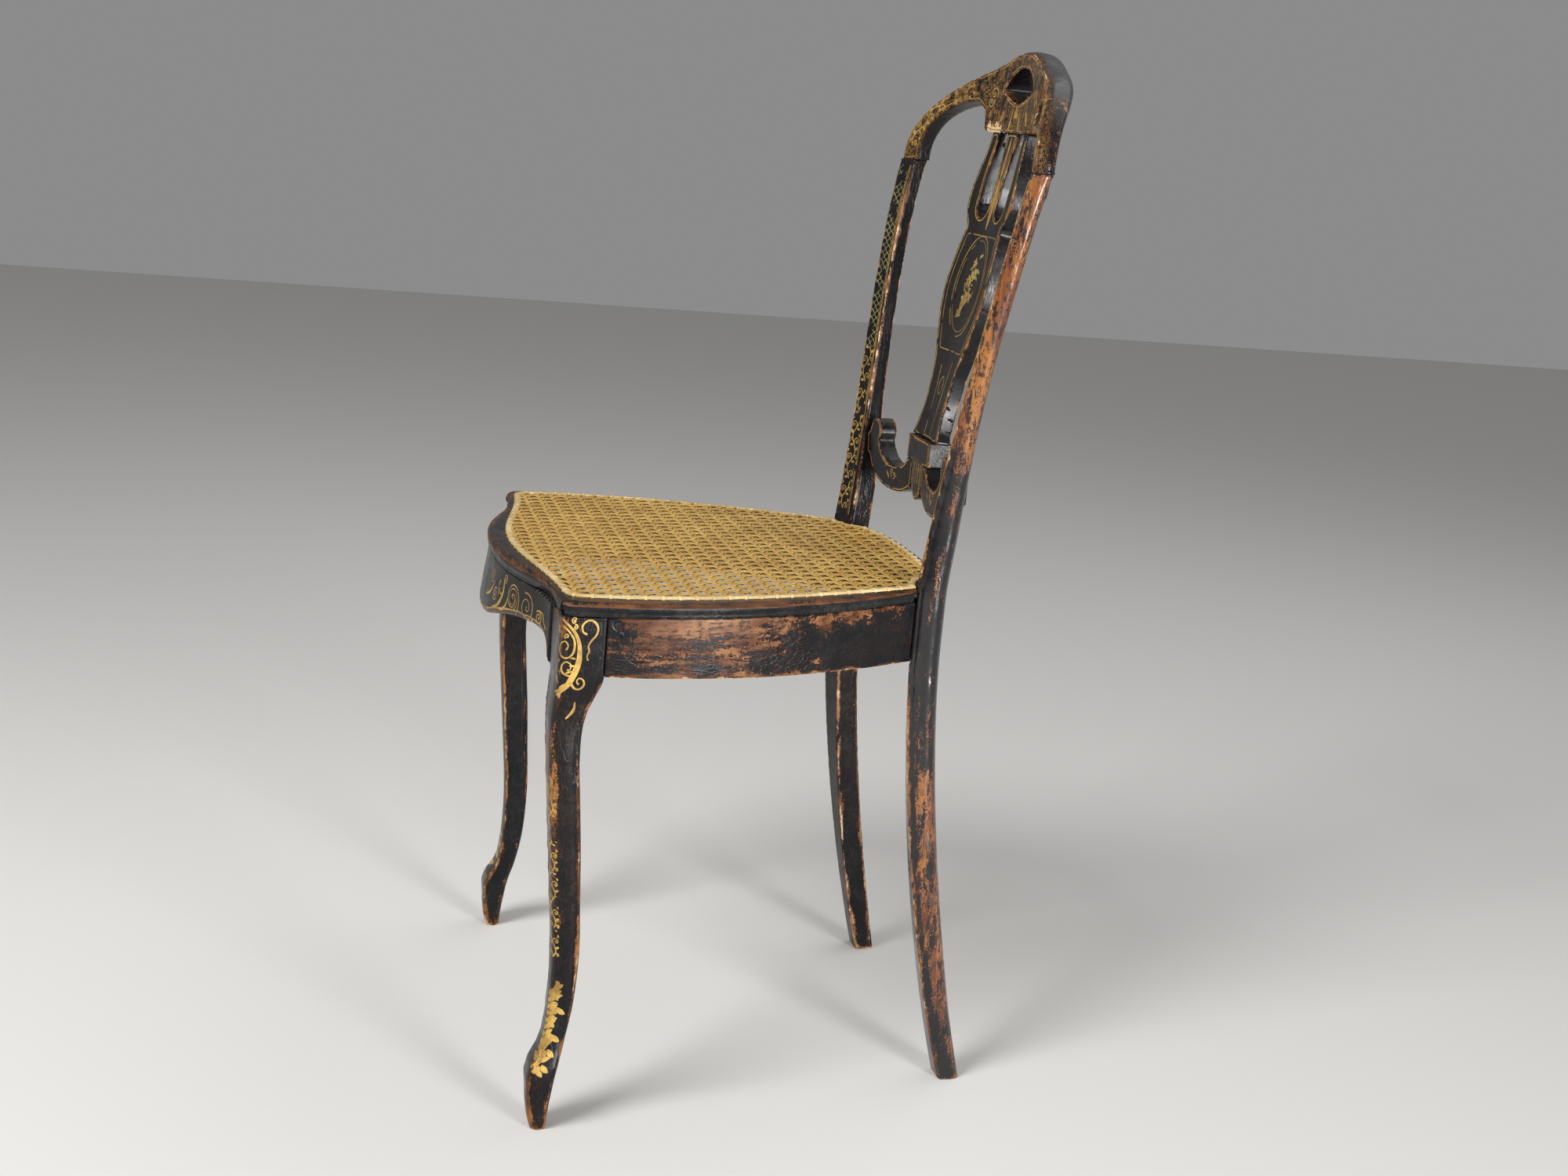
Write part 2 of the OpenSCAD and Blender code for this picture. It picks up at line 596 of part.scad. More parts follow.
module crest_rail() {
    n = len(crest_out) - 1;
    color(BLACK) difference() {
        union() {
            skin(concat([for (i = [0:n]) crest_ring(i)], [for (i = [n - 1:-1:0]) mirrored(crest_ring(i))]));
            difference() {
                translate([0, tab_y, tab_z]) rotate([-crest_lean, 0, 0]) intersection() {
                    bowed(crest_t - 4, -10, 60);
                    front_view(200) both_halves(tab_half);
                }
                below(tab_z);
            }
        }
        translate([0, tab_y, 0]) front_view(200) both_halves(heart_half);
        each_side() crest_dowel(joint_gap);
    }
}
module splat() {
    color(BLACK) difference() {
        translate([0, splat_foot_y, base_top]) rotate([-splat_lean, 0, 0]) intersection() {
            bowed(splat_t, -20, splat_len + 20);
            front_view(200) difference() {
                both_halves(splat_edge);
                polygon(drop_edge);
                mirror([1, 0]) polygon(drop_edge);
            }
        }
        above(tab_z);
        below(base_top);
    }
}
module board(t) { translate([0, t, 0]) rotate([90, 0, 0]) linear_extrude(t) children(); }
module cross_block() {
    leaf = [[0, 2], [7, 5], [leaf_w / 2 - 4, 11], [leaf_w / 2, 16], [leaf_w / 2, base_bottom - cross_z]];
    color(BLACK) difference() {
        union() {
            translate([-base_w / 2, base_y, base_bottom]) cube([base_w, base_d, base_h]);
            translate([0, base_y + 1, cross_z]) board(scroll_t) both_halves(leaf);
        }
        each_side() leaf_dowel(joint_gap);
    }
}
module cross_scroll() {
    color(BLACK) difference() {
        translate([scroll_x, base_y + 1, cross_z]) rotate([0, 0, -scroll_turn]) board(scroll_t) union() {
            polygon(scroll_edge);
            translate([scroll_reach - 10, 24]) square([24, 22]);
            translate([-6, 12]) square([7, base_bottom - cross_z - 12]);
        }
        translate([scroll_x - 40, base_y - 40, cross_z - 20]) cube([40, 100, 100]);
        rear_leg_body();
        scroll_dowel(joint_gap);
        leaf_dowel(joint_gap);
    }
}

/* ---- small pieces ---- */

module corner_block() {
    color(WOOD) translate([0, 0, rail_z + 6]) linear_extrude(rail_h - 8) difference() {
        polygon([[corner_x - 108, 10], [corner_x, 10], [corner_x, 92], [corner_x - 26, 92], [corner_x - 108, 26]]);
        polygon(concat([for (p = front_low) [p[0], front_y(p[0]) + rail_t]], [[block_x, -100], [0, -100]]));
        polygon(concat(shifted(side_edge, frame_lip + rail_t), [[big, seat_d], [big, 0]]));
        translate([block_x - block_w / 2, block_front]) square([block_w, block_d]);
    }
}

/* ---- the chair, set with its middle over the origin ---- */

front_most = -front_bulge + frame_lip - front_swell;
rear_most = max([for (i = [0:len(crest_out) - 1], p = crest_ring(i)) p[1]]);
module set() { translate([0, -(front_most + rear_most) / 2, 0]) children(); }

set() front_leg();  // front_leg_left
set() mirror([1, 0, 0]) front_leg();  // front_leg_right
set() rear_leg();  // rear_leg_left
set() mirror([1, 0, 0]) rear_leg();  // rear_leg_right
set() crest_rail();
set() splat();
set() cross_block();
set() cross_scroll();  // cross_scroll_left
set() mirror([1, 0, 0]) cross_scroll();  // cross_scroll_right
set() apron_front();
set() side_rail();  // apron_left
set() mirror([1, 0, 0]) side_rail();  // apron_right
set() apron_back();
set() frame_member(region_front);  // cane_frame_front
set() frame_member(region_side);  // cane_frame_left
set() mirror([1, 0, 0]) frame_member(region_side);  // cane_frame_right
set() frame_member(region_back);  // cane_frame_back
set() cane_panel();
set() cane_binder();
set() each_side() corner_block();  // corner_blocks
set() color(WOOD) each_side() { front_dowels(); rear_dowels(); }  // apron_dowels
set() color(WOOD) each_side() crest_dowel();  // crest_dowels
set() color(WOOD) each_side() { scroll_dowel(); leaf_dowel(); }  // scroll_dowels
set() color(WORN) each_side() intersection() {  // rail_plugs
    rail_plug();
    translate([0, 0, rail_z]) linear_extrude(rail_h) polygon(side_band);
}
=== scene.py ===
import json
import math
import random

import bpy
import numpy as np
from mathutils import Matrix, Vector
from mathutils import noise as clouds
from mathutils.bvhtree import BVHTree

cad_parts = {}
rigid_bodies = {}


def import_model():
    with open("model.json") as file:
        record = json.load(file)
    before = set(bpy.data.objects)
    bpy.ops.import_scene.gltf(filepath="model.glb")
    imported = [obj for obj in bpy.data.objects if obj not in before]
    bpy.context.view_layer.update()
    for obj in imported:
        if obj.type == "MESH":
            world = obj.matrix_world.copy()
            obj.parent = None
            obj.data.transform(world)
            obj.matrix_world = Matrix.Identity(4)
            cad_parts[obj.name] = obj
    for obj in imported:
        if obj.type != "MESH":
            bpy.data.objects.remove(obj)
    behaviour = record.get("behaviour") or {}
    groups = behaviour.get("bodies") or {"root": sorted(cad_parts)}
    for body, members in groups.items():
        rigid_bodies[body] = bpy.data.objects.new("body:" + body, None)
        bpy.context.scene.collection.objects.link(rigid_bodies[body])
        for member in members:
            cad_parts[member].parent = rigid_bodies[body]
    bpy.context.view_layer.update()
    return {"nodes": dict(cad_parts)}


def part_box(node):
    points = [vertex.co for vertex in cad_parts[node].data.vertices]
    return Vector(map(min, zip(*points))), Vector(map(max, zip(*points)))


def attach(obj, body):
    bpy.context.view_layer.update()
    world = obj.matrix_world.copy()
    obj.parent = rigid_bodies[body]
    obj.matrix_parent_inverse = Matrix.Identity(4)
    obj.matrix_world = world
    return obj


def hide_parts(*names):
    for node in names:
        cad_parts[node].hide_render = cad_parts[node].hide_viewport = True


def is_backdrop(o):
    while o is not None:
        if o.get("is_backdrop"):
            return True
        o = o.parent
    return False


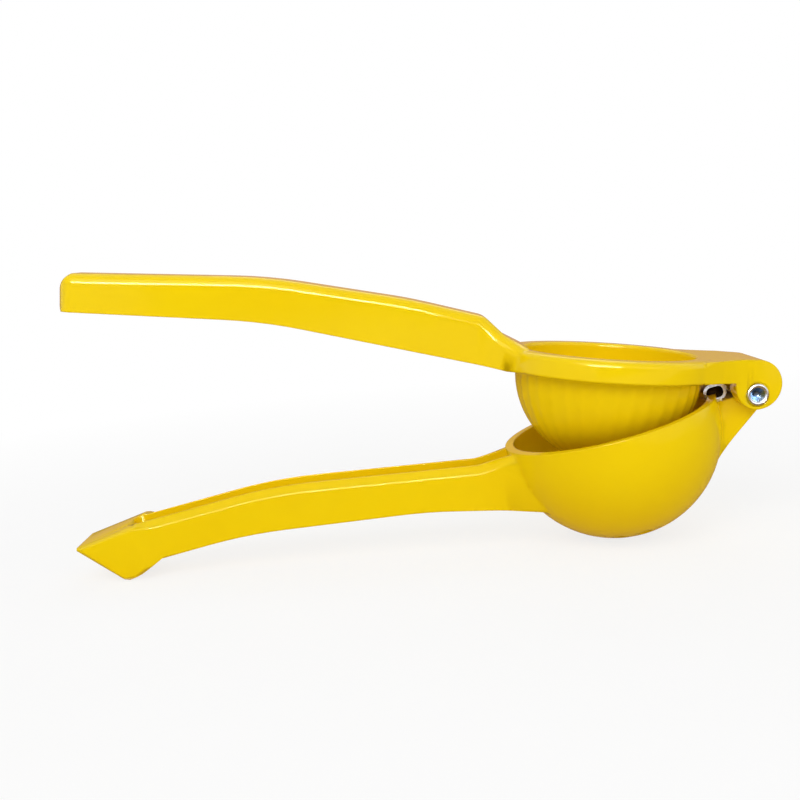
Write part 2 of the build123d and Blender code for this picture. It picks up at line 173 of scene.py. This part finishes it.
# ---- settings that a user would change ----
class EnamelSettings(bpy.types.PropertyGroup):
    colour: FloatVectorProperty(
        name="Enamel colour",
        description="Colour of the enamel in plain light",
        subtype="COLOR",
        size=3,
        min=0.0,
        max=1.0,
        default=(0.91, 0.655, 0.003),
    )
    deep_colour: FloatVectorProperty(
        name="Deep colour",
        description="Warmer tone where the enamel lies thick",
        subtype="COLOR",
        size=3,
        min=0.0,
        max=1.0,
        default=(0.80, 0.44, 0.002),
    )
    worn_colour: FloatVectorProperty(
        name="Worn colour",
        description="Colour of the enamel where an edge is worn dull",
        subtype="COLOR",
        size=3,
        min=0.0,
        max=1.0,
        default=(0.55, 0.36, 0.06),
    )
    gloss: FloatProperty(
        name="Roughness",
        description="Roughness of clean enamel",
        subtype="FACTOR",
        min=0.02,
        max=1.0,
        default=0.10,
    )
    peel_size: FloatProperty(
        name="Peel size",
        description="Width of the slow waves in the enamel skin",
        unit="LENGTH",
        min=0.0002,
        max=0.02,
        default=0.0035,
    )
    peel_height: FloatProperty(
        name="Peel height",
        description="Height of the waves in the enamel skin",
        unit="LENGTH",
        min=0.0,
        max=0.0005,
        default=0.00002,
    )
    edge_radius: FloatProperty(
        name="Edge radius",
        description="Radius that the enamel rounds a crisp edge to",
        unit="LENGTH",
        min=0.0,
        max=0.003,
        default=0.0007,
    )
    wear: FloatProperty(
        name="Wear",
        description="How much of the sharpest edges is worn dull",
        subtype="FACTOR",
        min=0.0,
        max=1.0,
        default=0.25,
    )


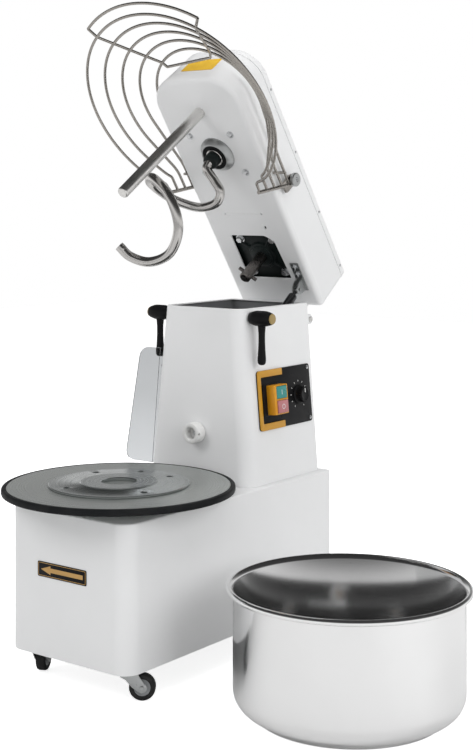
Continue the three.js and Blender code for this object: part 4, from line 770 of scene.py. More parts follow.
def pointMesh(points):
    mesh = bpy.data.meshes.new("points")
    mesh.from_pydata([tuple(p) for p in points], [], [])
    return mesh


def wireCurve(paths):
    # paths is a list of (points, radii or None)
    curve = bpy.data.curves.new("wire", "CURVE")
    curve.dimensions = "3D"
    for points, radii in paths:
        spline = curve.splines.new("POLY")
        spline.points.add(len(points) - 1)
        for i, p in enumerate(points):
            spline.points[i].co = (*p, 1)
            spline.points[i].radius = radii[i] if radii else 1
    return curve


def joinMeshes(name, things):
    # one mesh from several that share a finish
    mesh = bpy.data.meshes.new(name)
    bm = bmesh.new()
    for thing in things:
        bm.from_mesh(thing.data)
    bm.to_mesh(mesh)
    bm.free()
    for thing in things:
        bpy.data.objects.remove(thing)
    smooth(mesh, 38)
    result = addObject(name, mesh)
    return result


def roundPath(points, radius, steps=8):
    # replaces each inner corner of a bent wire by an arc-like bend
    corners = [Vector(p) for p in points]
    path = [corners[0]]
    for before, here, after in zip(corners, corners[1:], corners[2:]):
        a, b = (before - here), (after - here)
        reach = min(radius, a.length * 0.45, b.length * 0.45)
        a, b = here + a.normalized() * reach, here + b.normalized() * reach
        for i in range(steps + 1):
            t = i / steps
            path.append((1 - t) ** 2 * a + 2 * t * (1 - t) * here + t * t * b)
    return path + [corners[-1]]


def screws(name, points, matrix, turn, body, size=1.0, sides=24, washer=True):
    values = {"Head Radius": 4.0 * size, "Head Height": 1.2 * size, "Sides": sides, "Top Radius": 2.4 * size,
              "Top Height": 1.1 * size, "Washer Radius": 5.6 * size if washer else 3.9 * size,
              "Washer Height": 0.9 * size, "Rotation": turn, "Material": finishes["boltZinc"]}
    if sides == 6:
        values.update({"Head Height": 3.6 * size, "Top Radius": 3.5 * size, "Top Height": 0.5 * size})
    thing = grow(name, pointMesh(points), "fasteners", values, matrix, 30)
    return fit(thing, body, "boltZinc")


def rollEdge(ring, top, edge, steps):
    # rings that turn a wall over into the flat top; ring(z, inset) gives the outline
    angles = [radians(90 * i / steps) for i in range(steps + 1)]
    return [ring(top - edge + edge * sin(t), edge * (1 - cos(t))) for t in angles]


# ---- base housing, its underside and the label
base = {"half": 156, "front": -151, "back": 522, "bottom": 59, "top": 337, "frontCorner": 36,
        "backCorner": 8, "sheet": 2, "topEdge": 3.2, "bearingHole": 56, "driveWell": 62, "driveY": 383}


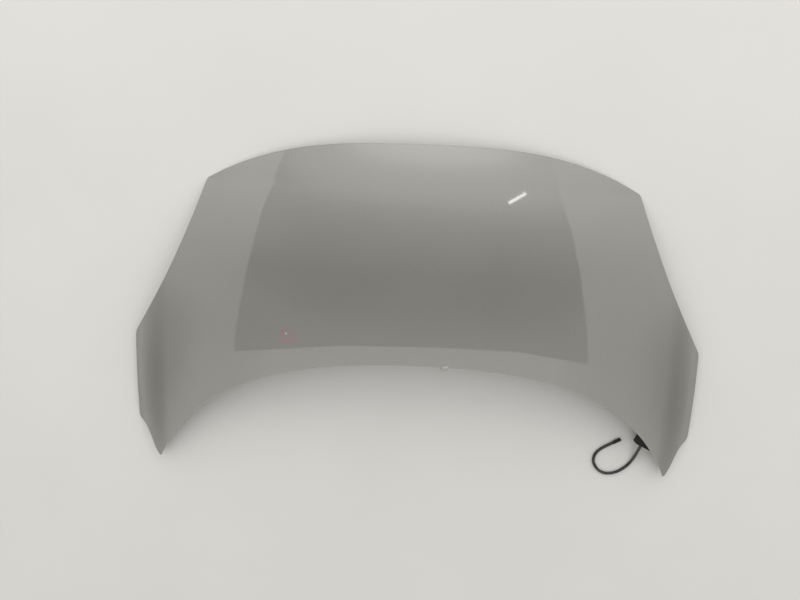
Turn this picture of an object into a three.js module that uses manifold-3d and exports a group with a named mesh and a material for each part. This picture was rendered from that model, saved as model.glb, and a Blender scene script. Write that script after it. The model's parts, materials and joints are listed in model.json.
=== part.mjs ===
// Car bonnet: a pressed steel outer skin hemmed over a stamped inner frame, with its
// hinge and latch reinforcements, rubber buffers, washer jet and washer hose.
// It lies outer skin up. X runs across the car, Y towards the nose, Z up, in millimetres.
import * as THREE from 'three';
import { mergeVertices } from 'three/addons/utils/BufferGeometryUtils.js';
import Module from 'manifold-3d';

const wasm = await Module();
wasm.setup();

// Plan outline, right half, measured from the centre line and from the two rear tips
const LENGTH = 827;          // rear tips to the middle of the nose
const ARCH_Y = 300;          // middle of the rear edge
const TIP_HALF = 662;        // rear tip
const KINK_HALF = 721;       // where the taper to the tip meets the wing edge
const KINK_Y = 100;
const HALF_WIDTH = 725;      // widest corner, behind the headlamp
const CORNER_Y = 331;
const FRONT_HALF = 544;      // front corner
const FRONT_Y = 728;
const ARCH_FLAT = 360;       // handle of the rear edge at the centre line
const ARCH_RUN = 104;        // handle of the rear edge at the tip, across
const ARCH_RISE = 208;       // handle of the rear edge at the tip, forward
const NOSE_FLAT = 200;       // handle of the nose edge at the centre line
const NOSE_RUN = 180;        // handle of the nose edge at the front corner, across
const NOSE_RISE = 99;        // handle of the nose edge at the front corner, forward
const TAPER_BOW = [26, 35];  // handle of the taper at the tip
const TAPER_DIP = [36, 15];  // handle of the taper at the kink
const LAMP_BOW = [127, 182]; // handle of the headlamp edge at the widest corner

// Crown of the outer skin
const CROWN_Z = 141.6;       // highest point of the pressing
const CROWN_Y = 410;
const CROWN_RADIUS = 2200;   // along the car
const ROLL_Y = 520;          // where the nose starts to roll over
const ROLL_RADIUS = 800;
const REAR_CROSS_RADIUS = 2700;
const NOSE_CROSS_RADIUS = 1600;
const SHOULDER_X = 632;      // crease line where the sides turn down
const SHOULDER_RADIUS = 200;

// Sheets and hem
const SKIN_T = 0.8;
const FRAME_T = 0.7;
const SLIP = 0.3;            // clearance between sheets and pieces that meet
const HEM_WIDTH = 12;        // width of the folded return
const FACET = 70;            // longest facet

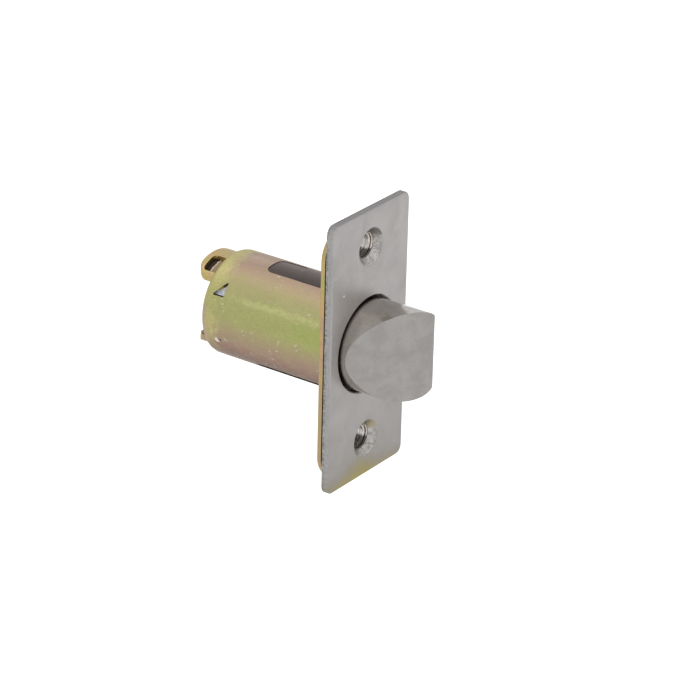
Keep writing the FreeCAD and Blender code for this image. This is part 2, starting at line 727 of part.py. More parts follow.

· · ·

What the exercise asks:
Extract all lines of the records above that include "Identity".

Solution to the exercise:
            obj.matrix_world = Matrix.Identity(4)
    obj.matrix_parent_inverse = Matrix.Identity(4)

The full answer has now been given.